Only the lines from the one with "pieces.update(base_pieces())" through the one with "bpy.data.objects.remove(obj)" are to be restated, word for word, with both of them included.

## start Information supplied

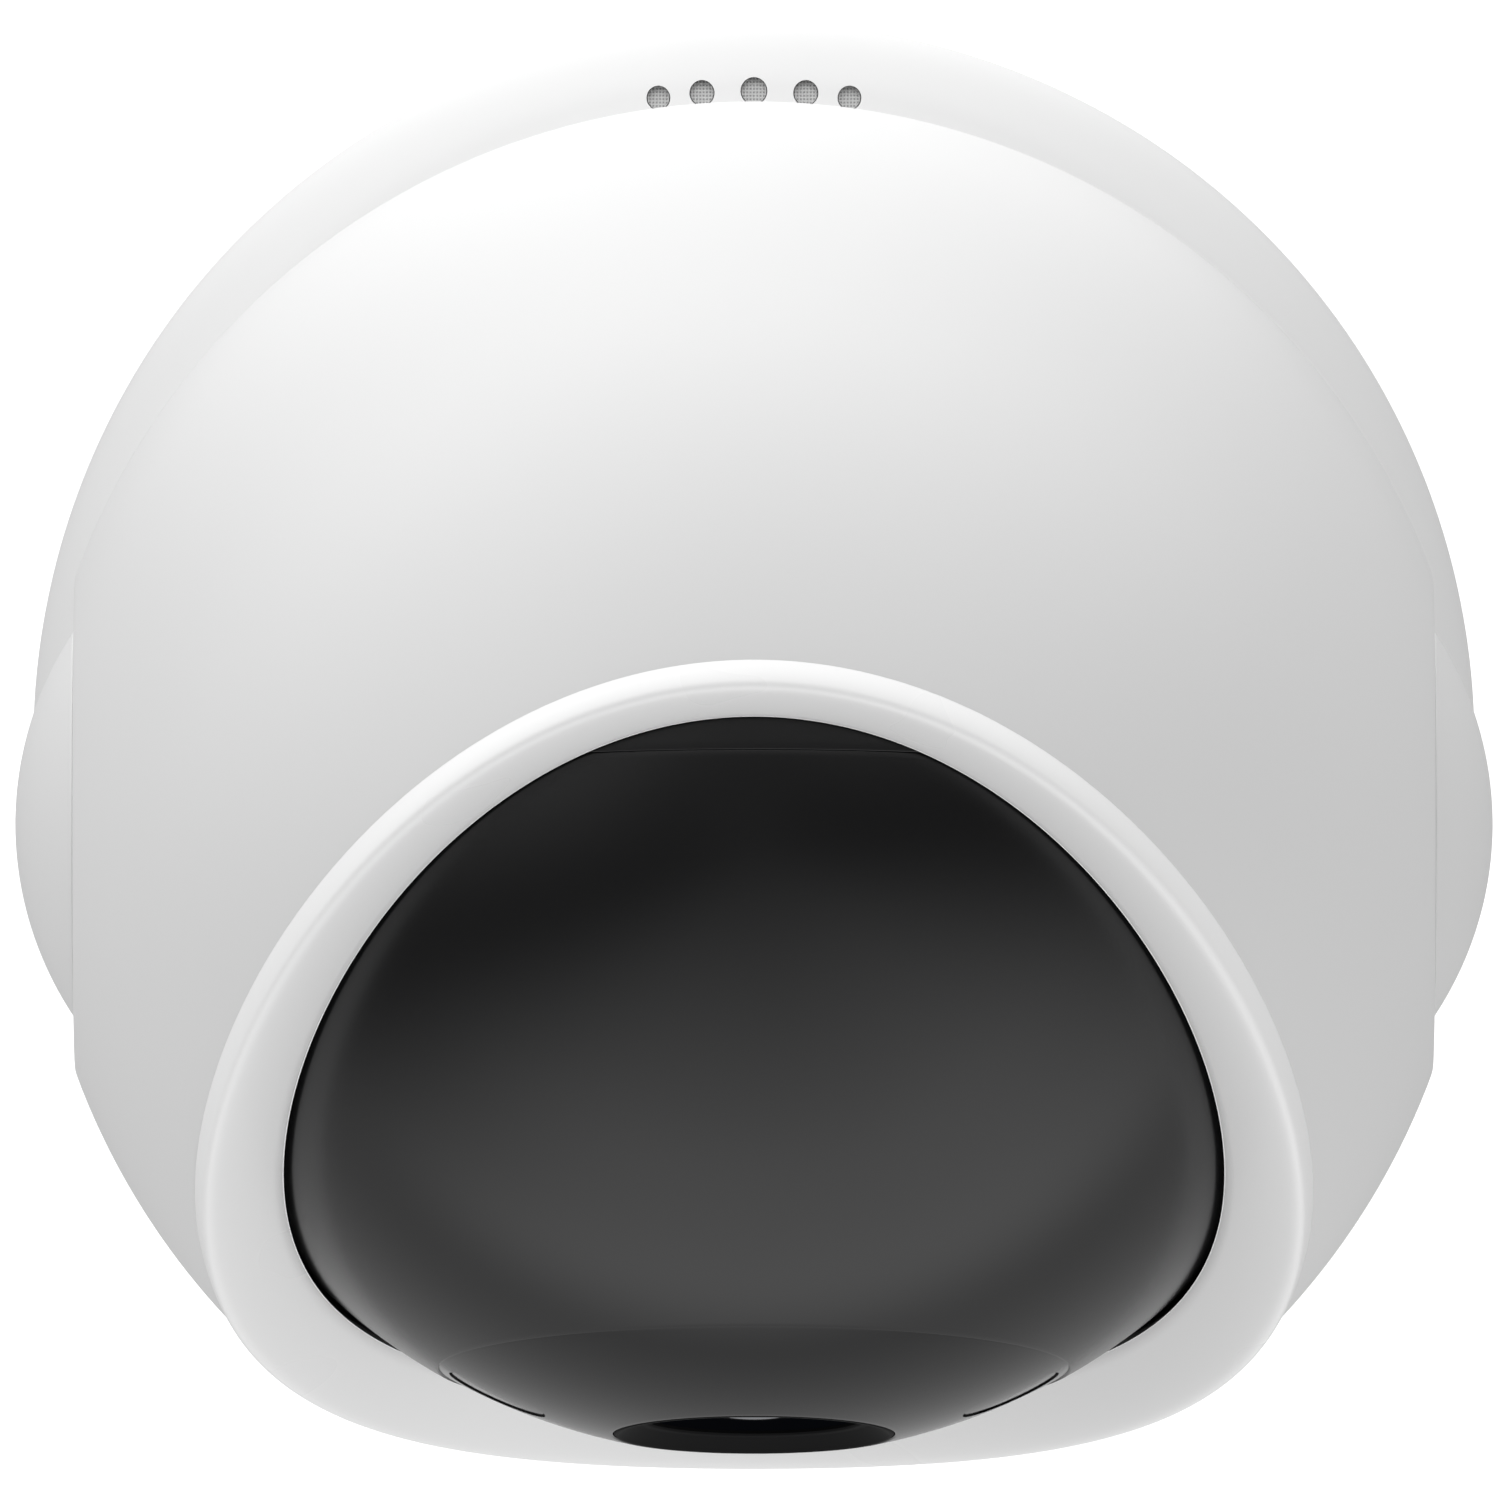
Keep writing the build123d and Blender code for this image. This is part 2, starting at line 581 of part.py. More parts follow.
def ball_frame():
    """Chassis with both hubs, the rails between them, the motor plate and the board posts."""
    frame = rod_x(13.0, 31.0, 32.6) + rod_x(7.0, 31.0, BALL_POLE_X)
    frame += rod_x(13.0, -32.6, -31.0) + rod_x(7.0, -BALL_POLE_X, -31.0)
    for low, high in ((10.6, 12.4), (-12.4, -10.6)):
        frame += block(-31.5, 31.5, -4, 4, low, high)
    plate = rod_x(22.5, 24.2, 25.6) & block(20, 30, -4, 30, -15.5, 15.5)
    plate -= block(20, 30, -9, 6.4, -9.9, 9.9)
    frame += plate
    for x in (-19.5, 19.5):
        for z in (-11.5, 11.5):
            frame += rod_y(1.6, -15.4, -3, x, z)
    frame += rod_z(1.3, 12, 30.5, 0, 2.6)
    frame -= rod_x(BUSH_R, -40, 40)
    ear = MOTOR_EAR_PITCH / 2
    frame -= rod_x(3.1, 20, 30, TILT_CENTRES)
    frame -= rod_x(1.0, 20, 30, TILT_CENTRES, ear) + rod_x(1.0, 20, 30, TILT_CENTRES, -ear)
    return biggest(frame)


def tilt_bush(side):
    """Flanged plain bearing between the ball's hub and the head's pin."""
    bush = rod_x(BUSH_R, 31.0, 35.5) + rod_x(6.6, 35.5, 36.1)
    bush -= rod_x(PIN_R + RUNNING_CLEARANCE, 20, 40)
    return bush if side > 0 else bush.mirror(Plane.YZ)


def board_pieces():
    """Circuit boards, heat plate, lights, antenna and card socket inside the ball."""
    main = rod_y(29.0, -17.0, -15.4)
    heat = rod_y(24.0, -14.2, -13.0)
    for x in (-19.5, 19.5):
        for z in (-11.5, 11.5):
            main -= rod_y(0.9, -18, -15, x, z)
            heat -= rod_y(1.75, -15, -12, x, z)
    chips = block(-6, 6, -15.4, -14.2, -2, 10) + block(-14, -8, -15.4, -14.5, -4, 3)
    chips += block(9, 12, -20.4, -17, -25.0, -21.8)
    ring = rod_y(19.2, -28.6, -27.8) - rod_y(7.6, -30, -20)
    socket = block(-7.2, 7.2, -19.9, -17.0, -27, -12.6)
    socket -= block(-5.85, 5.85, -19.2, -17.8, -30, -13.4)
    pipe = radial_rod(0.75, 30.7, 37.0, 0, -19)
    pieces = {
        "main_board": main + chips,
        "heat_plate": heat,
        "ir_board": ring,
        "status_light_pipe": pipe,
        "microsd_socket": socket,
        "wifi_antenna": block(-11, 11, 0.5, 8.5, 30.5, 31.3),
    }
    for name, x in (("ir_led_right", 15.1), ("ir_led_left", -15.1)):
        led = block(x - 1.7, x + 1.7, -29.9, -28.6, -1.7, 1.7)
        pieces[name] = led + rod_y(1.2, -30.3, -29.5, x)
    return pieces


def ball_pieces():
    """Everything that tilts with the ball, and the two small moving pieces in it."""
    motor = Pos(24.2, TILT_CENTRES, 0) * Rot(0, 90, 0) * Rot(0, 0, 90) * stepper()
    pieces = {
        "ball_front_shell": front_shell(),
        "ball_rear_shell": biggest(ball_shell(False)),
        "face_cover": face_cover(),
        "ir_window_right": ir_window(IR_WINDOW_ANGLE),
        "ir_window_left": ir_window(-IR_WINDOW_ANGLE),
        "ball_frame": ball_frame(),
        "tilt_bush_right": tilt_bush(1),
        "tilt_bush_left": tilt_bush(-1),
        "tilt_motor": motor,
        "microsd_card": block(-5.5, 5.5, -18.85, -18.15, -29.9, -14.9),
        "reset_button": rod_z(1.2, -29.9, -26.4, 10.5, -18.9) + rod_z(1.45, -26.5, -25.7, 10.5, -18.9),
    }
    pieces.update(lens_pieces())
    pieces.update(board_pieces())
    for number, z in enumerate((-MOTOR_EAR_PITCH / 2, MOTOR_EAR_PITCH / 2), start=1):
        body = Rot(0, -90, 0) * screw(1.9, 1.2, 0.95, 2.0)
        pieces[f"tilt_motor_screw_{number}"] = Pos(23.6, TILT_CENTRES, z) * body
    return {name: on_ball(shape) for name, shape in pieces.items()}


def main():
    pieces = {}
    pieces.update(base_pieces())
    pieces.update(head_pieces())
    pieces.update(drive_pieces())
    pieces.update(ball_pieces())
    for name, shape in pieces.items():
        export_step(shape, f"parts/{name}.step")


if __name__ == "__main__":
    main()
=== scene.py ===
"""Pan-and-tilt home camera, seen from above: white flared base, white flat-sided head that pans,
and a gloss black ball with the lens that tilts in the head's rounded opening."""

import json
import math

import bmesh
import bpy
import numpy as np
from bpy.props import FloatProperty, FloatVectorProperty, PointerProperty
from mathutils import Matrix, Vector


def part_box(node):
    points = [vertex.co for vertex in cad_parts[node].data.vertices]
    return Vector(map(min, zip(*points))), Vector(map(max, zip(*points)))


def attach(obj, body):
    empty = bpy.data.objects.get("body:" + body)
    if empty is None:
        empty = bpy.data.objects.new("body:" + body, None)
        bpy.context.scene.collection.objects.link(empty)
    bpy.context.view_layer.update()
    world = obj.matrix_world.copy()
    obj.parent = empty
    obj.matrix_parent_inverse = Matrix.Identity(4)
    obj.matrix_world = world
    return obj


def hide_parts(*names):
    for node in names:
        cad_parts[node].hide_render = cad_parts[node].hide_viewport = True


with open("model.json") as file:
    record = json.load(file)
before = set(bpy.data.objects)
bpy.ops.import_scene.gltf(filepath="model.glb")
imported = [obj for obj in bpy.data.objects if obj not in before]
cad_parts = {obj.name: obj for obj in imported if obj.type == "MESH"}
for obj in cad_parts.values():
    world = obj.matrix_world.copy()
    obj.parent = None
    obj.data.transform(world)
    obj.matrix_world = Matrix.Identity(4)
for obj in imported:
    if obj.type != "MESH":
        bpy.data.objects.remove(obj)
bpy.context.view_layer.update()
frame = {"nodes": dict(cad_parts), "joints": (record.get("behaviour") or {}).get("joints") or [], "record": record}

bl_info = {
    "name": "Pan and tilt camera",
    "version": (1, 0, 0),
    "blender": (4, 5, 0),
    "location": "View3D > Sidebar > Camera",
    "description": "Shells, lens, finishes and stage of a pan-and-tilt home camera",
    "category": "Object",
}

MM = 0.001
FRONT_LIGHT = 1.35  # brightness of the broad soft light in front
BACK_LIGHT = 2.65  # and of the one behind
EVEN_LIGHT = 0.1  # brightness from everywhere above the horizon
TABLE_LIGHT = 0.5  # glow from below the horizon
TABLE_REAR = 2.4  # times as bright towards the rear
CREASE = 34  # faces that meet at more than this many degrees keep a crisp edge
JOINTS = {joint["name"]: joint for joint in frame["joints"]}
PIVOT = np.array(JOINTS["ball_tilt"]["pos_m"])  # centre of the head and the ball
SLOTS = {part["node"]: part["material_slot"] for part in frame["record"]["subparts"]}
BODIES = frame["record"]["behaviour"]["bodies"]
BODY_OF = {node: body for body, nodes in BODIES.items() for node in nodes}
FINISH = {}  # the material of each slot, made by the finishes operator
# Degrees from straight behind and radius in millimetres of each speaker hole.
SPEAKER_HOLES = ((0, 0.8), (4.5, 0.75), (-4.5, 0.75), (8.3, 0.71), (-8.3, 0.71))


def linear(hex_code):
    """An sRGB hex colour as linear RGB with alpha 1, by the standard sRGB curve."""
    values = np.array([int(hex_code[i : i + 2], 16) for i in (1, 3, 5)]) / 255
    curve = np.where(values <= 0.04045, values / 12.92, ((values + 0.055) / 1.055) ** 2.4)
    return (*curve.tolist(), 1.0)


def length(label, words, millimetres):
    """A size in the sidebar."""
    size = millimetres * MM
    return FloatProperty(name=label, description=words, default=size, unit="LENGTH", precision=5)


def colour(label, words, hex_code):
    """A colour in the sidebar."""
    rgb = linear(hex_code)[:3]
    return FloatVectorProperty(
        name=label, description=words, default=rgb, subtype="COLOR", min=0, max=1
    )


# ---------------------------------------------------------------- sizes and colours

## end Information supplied
## start Information supplied

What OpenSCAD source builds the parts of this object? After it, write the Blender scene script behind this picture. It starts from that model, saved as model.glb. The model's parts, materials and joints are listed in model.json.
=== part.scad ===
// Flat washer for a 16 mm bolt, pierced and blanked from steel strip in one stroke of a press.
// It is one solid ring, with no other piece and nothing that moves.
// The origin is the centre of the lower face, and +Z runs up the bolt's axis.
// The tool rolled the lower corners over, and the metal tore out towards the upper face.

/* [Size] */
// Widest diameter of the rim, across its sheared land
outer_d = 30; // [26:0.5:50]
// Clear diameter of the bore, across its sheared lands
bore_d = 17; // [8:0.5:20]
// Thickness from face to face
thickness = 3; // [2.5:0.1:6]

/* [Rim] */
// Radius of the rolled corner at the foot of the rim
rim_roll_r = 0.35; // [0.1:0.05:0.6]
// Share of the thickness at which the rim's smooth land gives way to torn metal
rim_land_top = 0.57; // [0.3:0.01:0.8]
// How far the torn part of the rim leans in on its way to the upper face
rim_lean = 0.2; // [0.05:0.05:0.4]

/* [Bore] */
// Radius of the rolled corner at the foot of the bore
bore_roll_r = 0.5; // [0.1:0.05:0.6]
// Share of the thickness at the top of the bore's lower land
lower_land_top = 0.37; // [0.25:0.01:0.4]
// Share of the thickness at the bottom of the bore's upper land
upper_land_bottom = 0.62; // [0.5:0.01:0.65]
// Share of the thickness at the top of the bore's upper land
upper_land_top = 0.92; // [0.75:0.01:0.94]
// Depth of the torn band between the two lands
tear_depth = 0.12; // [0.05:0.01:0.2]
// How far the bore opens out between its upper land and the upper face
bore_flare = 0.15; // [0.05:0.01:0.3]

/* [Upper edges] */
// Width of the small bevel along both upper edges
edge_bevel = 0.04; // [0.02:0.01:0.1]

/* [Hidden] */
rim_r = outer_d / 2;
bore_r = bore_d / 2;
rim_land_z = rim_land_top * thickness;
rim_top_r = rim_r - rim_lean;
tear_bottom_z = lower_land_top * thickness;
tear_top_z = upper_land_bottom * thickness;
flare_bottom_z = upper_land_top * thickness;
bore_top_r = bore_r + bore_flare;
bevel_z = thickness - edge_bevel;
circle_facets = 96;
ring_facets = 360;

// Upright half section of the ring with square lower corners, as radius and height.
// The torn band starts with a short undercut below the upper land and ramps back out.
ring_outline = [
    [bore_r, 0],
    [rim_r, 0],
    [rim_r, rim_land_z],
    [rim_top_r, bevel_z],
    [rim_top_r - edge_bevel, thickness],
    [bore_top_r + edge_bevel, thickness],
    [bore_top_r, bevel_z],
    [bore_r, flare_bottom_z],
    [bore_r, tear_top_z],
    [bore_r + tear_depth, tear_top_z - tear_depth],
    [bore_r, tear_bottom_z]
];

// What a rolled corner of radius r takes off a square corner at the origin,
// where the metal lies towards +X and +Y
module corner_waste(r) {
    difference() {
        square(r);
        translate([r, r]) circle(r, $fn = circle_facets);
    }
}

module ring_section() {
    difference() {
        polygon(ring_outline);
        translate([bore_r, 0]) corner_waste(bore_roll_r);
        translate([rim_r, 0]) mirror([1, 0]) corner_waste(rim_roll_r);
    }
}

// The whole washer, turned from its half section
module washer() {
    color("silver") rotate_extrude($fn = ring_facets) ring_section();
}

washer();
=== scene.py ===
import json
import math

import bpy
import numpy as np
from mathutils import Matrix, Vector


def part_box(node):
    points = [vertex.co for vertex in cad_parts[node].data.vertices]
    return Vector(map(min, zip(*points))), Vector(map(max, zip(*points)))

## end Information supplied

- _Full response_:
    pieces.update(base_pieces())
    pieces.update(head_pieces())
    pieces.update(drive_pieces())
    pieces.update(ball_pieces())
    for name, shape in pieces.items():
        export_step(shape, f"parts/{name}.step")


if __name__ == "__main__":
    main()
=== scene.py ===
"""Pan-and-tilt home camera, seen from above: white flared base, white flat-sided head that pans,
and a gloss black ball with the lens that tilts in the head's rounded opening."""

import json
import math

import bmesh
import bpy
import numpy as np
from bpy.props import FloatProperty, FloatVectorProperty, PointerProperty
from mathutils import Matrix, Vector


def part_box(node):
    points = [vertex.co for vertex in cad_parts[node].data.vertices]
    return Vector(map(min, zip(*points))), Vector(map(max, zip(*points)))


def attach(obj, body):
    empty = bpy.data.objects.get("body:" + body)
    if empty is None:
        empty = bpy.data.objects.new("body:" + body, None)
        bpy.context.scene.collection.objects.link(empty)
    bpy.context.view_layer.update()
    world = obj.matrix_world.copy()
    obj.parent = empty
    obj.matrix_parent_inverse = Matrix.Identity(4)
    obj.matrix_world = world
    return obj


def hide_parts(*names):
    for node in names:
        cad_parts[node].hide_render = cad_parts[node].hide_viewport = True


with open("model.json") as file:
    record = json.load(file)
before = set(bpy.data.objects)
bpy.ops.import_scene.gltf(filepath="model.glb")
imported = [obj for obj in bpy.data.objects if obj not in before]
cad_parts = {obj.name: obj for obj in imported if obj.type == "MESH"}
for obj in cad_parts.values():
    world = obj.matrix_world.copy()
    obj.parent = None
    obj.data.transform(world)
    obj.matrix_world = Matrix.Identity(4)
for obj in imported:
    if obj.type != "MESH":
        bpy.data.objects.remove(obj)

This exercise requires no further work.